I'd just like to finish up with one more comment. I know perhaps I'm disappointing some of you. I think many of you were hoping to see more slides perhaps of Everest. I guess what I'm trying to do is just entice some of you to hear the story one of these days. I enjoy talking to schools, especially kids. A lot of business people enjoy the story of what happened on Everest because they see the similarities. I think for me the best enjoyment is when I see kids understand for the first time that they can actually do anything or be anything they want to be if they're willing to go beyond these false beliefs many of us fall for, which is thinking we can only do what we've done in the past. When we learn that to be a fallacy, that we can go beyond what we've done in the past, I think that's how we can as adults change the world.

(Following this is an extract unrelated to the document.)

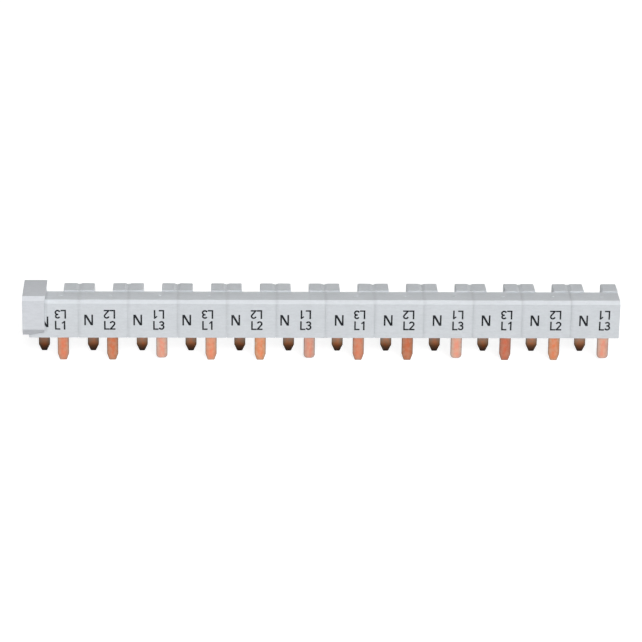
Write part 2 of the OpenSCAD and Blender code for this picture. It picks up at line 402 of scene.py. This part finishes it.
def tooth_tone(m, comb, along):
    """A tone for each tooth, which swings along the bar and may drift."""
    number = m.math("FLOOR", m.math("MULTIPLY_ADD", along, 1 / PITCH, 0.5))
    wave = m.math("SINE", m.math("MULTIPLY_ADD", number, comb["pace"], comb["start"]))
    from_middle = m.math("SUBTRACT", number, (MODULES - 1) / 2)
    tone = m.math("MULTIPLY_ADD", from_middle, comb["drift"], 1.0)
    return m.math("MULTIPLY_ADD", wave, comb["swing"], tone)


def copper(name, comb, painted_edge_reflection=False):
    """Rolled copper, blotched and stained. Every tooth has its own tone and a darker rim of painted
    reflection and shade, and the bevelled edges are darker still by painted reflection."""
    m = material_nodes(name)
    place = m.position()
    x, _, z = m.separate(place)
    along = m.math("SUBTRACT", x, comb["teeth"]["first"])
    offset = (comb["seed"], 0, 0)
    blotch = m.noise(m.scaled(place, BLOTCH_STRETCH, offset), *BLOTCH)
    stain = m.noise(m.scaled(place, STAIN_STRETCH, offset), *STAIN)
    streak = m.noise(m.scaled(place, ROLLING_STRETCH), *ROLLING_STREAK)

    warm, pale = warm_and_pale(m, comb, z)
    base = m.mix(m.remap(blotch, 0.38, 0.62, 0.0, 1.0), warm, pale)
    base = m.mix(m.remap(stain, 0.50, 0.72, 0.0, 0.5), base, STAIN_TINT, "MULTIPLY")
    inside = m.total(depth_in_tooth(m, comb["teeth"], along, z), m.spread(blotch, -0.2 * MM, 0.2 * MM))
    # Painted reflection and shade: a darker, greyer rim along each tooth's edges and root
    base = m.mix(m.remap(inside, 0.30 * MM, 1.5 * MM, 1.0, 0.0), base, comb["teeth"]["rim"], "MULTIPLY")
    tone = tooth_tone(m, comb, along)
    deep = m.math("POWER", tone, comb["depth"])
    base = m.mix(1.0, base, m.combine(tone, deep, deep), "MULTIPLY")
    # Painted reflection: the bevelled edges darker still
    if painted_edge_reflection:
        base = m.mix(1.0, base, PAINTED_EDGE_REFLECTION_TINT, "MULTIPLY")

    roughness = m.total(m.spread(streak, 0.30, 0.40), m.remap(stain, 0.4, 0.7, 0.0, 0.08))
    m.principled(Base_Color=base, Metallic=1.0, Roughness=roughness, Normal=m.bump(streak, 0.006 * MM, 0.7))
    return m.owner


# Materials and rounded edges of the nodes

def soften(obj, width, segments, edge_slot=-1, clear_flats=True):
    """Joins the loaded mesh's corners, clears its flat triangles where asked and rounds its edges.
    The edges take the material of their own slot where one is given."""
    weld = obj.modifiers.new("weld", "WELD")
    weld.merge_threshold = 0.001 * MM
    if clear_flats:
        planar = obj.modifiers.new("planar", "DECIMATE")
        planar.decimate_type = "DISSOLVE"
        planar.angle_limit = math.radians(0.5)
    bevel = obj.modifiers.new("bevel", "BEVEL")
    bevel.width = width
    bevel.segments = segments
    bevel.limit_method = "ANGLE"
    bevel.angle_limit = math.radians(32)
    bevel.miter_outer = "MITER_ARC"
    bevel.material = edge_slot


def dress(obj, *materials):
    obj.data.materials.clear()
    for material in materials:
        obj.data.materials.append(material)


housing_plastic = moulded_plastic("housing_plastic", HOUSING_GREY, housing_tones)
for name in SEGMENTS:
    dress(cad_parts[name], housing_plastic)
    soften(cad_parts[name], 0.03 * MM, 2, clear_flats=False)
dress(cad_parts["end_cap"], moulded_plastic("cap_plastic", CAP_GREY, cap_tones))
soften(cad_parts["end_cap"], 0.12 * MM, 3)
for name, comb in COMBS.items():
    rolled = copper("copper_" + name, comb)
    # Edge material, darkened by a painted reflection
    edge = copper("copper_edge_" + name, comb, painted_edge_reflection=True)
    dress(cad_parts[name], rolled, edge)
    soften(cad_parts[name], comb["rounding"], 3, edge_slot=1)


# Phase marks, printed on the front face, with their outlines in millimetres

INK_THICKNESS = 0.015 * MM
STROKE = 0.58
MARK_HEIGHT = 3.4
FOOT_HEIGHT = 0.54
FOOT_LENGTH = 1.95
DIGIT_START = 2.0
ONE_START = 2.56
NEUTRAL_STROKE = 0.60
NEUTRAL_HEIGHT = 4.1
NEUTRAL_WIDTH = 3.16


def print_ink(name):
    """Dark grey pad-printed ink, a little uneven in its cover."""
    m = material_nodes(name)
    cover = m.noise(m.position(), 2600.0, 3.0, 0.6)
    base = m.mix(m.remap(cover, 0.35, 0.75, 0.0, 0.35), srgb(22, 24, 29), srgb(42, 45, 51))
    roughness = m.spread(cover, 0.42, 0.58)
    normal = m.bump(cover, 0.004 * MM, 0.5)
    m.principled(Base_Color=base, Roughness=roughness, Normal=normal, Specular_IOR_Level=0.2)
    return m.owner


def arc(centre, radii, start, stop, steps=14):
    """Points along an ellipse, from one angle in degrees to another."""
    points = []
    for i in range(steps + 1):
        turn = math.radians(start + (stop - start) * i / steps)
        points.append(Vector((centre[0] + radii[0] * math.cos(turn), centre[1] + radii[1] * math.sin(turn))))
    return points


def thick_line(points, width=STROKE):
    """Outline of a line of even width through the points, with square ends."""
    points = [Vector(p) for p in points]
    left, right = [], []
    for i, point in enumerate(points):
        before = (point - points[i - 1]).normalized() if i else None
        after = (points[i + 1] - point).normalized() if i + 1 < len(points) else before
        before = before or after
        across = Vector((-(before + after).y, (before + after).x)).normalized()
        reach = width / 2 / max(0.4, across.dot(Vector((-before.y, before.x))))
        left.append(point + across * reach)
        right.append(point - across * reach)
    return right + left[::-1]


def outline(*points):
    return [Vector(p) for p in points]


def box(x0, y0, x1, y1):
    return outline((x0, y0), (x1, y0), (x1, y1), (x0, y1))


def glyph_n():
    slant = 0.84
    left_stem = box(0, 0, NEUTRAL_STROKE, NEUTRAL_HEIGHT)
    right_stem = box(NEUTRAL_WIDTH - NEUTRAL_STROKE, 0, NEUTRAL_WIDTH, NEUTRAL_HEIGHT)
    top = NEUTRAL_HEIGHT
    diagonal = outline((0, top), (NEUTRAL_WIDTH - slant, 0), (NEUTRAL_WIDTH, 0), (slant, top))
    return [left_stem, right_stem, diagonal]


def glyph_l():
    return [box(0, 0, STROKE, MARK_HEIGHT), box(0, 0, FOOT_LENGTH, FOOT_HEIGHT)]


def glyph_1(x):
    stem = x + 0.62
    flag = thick_line([(x, MARK_HEIGHT - 0.98), (stem + 0.16, MARK_HEIGHT - 0.30)], 0.46)
    return [box(stem, 0, stem + STROKE, MARK_HEIGHT), flag]


def glyph_2(x):
    radii = (0.78, 0.74)
    bowl = arc((x + 1.05, MARK_HEIGHT - STROKE / 2 - radii[1]), radii, 168, -38)
    return [thick_line(bowl + outline((x + 0.34, 0.30))), box(x + 0.02, 0, x + 2.12, FOOT_HEIGHT)]


def glyph_3(x):
    half = STROKE / 2
    waist = MARK_HEIGHT * 0.53
    upper = (MARK_HEIGHT - half - waist) / 2
    lower = (waist - half) / 2
    top = arc((x + 1.02, waist + upper), (0.72, upper), 160, -90)
    bottom = arc((x + 1.02, half + lower), (0.80, lower), 90, -162)
    return [thick_line(top), thick_line(bottom), box(x + 0.74, waist - half, x + 1.06, waist + half)]


def union(outlines):
    """Joins overlapping outlines into one set of corners and faces."""
    corners, faces = [], []
    for points in outlines:
        area = sum(a.x * b.y - b.x * a.y for a, b in zip(points, points[1:] + points[:1]))
        ordered = points if area > 0 else points[::-1]
        faces.append(list(range(len(corners), len(corners) + len(ordered))))
        corners += ordered
    corners, _, faces, _, _, sources = delaunay_2d_cdt(corners, [], faces, 0, 1e-5)
    return corners, [face for face, source in zip(faces, sources) if source]


def stamp(target, shape, x, height, turned=False):
    """Adds a shape to the print. A turned one stands on its head, with its anchor at its right."""
    corners, faces = shape
    spin = -MM if turned else MM
    y = FRONT_Y - INK_THICKNESS
    z = UNDERSIDE_Z + height * MM
    placed = [target.verts.new((x + spin * c.x, y, z + spin * c.y)) for c in corners]
    for face in faces:
        target.faces.new([placed[i] for i in face])


# Where the marks stand in a module: start and leftward creep per module, in each half of the print

PRINT_RUN = 6
NEUTRAL_PLACE = ((3.865, 0.145), (5.05, 0.085))
LOWER_PLACE = ((9.36, 0.125), (10.50, 0.045))
UPPER_PLACE = ((13.42, 0.155), (14.44, 0.050))

# Heights of the marks above the housing's underside

NEUTRAL_MARK_Z = 4.76
LOWER_MARK_Z = 3.04
UPPER_MARK_Z = 10.70

# The first neutral mark is half under the cap and stands apart from its row

FIRST_NEUTRAL_PLACE = 5.47
FIRST_NEUTRAL_Z = 4.0


def mark_x(unit, place):
    """Where a mark stands along the bar in one of the modules, counted from 0."""
    start, creep = place[unit // PRINT_RUN]
    return ROW_LEFT + unit * PITCH + (start - creep * (unit % PRINT_RUN)) * MM


def print_marks(target):
    """Prints N, the phase's mark and, on its head, the mark of the bar turned round in every module."""
    neutral = union(glyph_n())
    labels = [
        union(glyph_l() + glyph_1(ONE_START)),
        union(glyph_l() + glyph_2(DIGIT_START)),
        union(glyph_l() + glyph_3(DIGIT_START)),
    ]
    for unit in range(MODULES):
        neutral_x, neutral_z = mark_x(unit, NEUTRAL_PLACE), NEUTRAL_MARK_Z
        if unit == 0:
            neutral_x, neutral_z = ROW_LEFT + FIRST_NEUTRAL_PLACE * MM, FIRST_NEUTRAL_Z
        stamp(target, neutral, neutral_x - NEUTRAL_WIDTH / 2 * MM, neutral_z)
        stamp(target, labels[unit % 3], mark_x(unit, LOWER_PLACE), LOWER_MARK_Z)
        stamp(target, labels[2 - unit % 3], mark_x(unit, UPPER_PLACE), UPPER_MARK_Z, True)


marks = bmesh.new()
print_marks(marks)
mark_mesh = bpy.data.meshes.new("phase_marks")
marks.to_mesh(mark_mesh)
marks.free()
mark_mesh.materials.append(print_ink("print_ink"))
phase_marks = bpy.data.objects.new("phase_marks", mark_mesh)
bpy.context.scene.collection.objects.link(phase_marks)
thickness = phase_marks.modifiers.new("thickness", "SOLIDIFY")
thickness.thickness = INK_THICKNESS
thickness.offset = -1.0
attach(phase_marks, "root")


# Floor

FLOOR_Z = -0.02 * MM
FLOOR_HALF = 6.0
FLOOR_GLOW = 0.84


def pale_floor():
    """Pale paper that shows nearly white, and keeps the part's shadow."""
    m = material_nodes("floor_paper")
    level = m.spread(m.noise(m.position(), 900.0, 3.0, 0.6), 0.39, 0.41)
    diffuse = m.add("ShaderNodeBsdfDiffuse", m.combine(level, level, level))
    glow = m.add("ShaderNodeEmission", (1, 1, 1, 1), m.math("MULTIPLY", m.seen(), FLOOR_GLOW))
    both = m.add("ShaderNodeAddShader", diffuse.outputs["BSDF"], glow.outputs["Emission"])
    m.feed(m.surface, both.outputs["Shader"])
    return m.owner


floor_mesh = bpy.data.meshes.new("floor")
corners = [(x * FLOOR_HALF, y * FLOOR_HALF, FLOOR_Z) for x, y in ((-1, -1), (1, -1), (1, 1), (-1, 1))]
floor_mesh.from_pydata(corners, [], [(0, 1, 2, 3)])
floor_mesh.materials.append(pale_floor())
floor = bpy.data.objects.new("floor", floor_mesh)
bpy.context.scene.collection.objects.link(floor)


# World and lamps

WALL_LIGHT = 2.4
CEILING_LIGHT = 0.03
CEILING_START = 0.35
AMBIENT_COLOUR = (0.96, 0.98, 1.0, 1)


def studio_world():
    """A white room to the eye. Its walls light the part, the rear wall most, and its ceiling hardly does."""
    m = Nodes(bpy.data.worlds.new("studio"), "ShaderNodeOutputWorld")
    _, y, z = m.separate(m.add("ShaderNodeTexCoord").outputs["Generated"])
    wall = m.math("MULTIPLY", m.math("MULTIPLY_ADD", y, 0.5, 0.5), WALL_LIGHT)
    strength = m.remap(z, 0.0, CEILING_START, wall, CEILING_LIGHT, "SMOOTHSTEP")
    ambient = m.add("ShaderNodeBackground", AMBIENT_COLOUR, strength)
    white = m.add("ShaderNodeBackground", (1, 1, 1, 1), 1.0)
    shown = m.add("ShaderNodeMixShader", m.seen(), ambient.outputs["Background"], white.outputs["Background"])
    m.feed(m.surface, shown.outputs["Shader"])
    return m.owner


def towards(azimuth, elevation):
    """Direction in degrees. Azimuth 0 lies in front of the bar, towards -Y, and 90 to its right."""
    a, e = math.radians(azimuth), math.radians(elevation)
    return Vector((math.sin(a) * math.cos(e), -math.cos(a) * math.cos(e), math.sin(e)))


def sun(name, azimuth, elevation, energy, angle, in_gloss=True):
    """A distant lamp that shines from a direction."""
    data = bpy.data.lights.new(name, "SUN")
    data.energy = energy
    data.angle = math.radians(angle)
    lamp = bpy.data.objects.new(name, data)
    lamp.rotation_euler = towards(azimuth, elevation).to_track_quat("Z", "Y").to_euler()
    lamp.visible_glossy = in_gloss
    bpy.context.scene.collection.objects.link(lamp)


bpy.context.scene.world = studio_world()
sun("key", 14, 30, 2.79, 40)
sun("top_light", 2, 67, 0.29, 22)
sun("right_fill", 105, 6, 0.9, 24)
sun("rear_fill", 180, 8, 0.6, 16, in_gloss=False)


# Camera, fitted to the photograph

ELEVATION = 21.055
YAW = 2.185
ROLL = 0.889
DISTANCE = 1153.6 * MM
FOCAL_PX = 3169.2
FRAME_PX = 642
SENSOR_WIDTH = 36.0
TARGET = Vector((-0.08 * MM, 0, 12.387 * MM))


def fitted_camera():
    data = bpy.data.cameras.new("camera")
    data.sensor_fit = "HORIZONTAL"
    data.sensor_width = SENSOR_WIDTH
    data.lens = FOCAL_PX / FRAME_PX * SENSOR_WIDTH
    data.clip_start = 0.01
    data.clip_end = 50.0
    camera = bpy.data.objects.new("camera", data)
    bpy.context.scene.collection.objects.link(camera)
    back = towards(-YAW, ELEVATION)
    right = (-back).cross(Vector((0, 0, 1))).normalized()
    up = right.cross(-back)
    level = Matrix((right, up, back)).transposed()
    roll = Matrix.Rotation(math.radians(ROLL), 3, "Z")
    camera.matrix_world = Matrix.Translation(TARGET + back * DISTANCE) @ (level @ roll).to_4x4()
    return camera


camera = fitted_camera()
bpy.context.scene.camera = camera
bpy.context.scene.view_settings.view_transform = "Standard"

The point I want to finish on is that I think very few of us in our life are ever lucky enough to get a glimpse of what we are actually capable of doing and I think in a sense we're all climbers in a way. Perhaps my mountains are more of the mountains of deprivation, hardship, cold--maybe your mountains are mountains of planning, preparation, mountains of endeavour as it were, and if that's the case, I want to wish you good luck and good fortune on the mountains that you're going to be climbing in the years ahead. Today is a good day for me because today I get to take this suit off and I don't have to put it on for another 4-5 weeks. We're going to Argentina, to the highest mountain on this side of the world. After we come back, I've got three weeks here and then we go back to the Himalayas, to a different part of Nepal. So, I hope you wish us luck. Perhaps we'll send a card back to the Empire Club and tell them what we're up to over there. Thank you for listening to me. I hope you enjoyed the presentation and good luck in all the things that you're going to be up to.

The appreciation of the meeting was expressed by Sam Blyth, President, Blyth and Company and a Director of The Empire Club of Canada.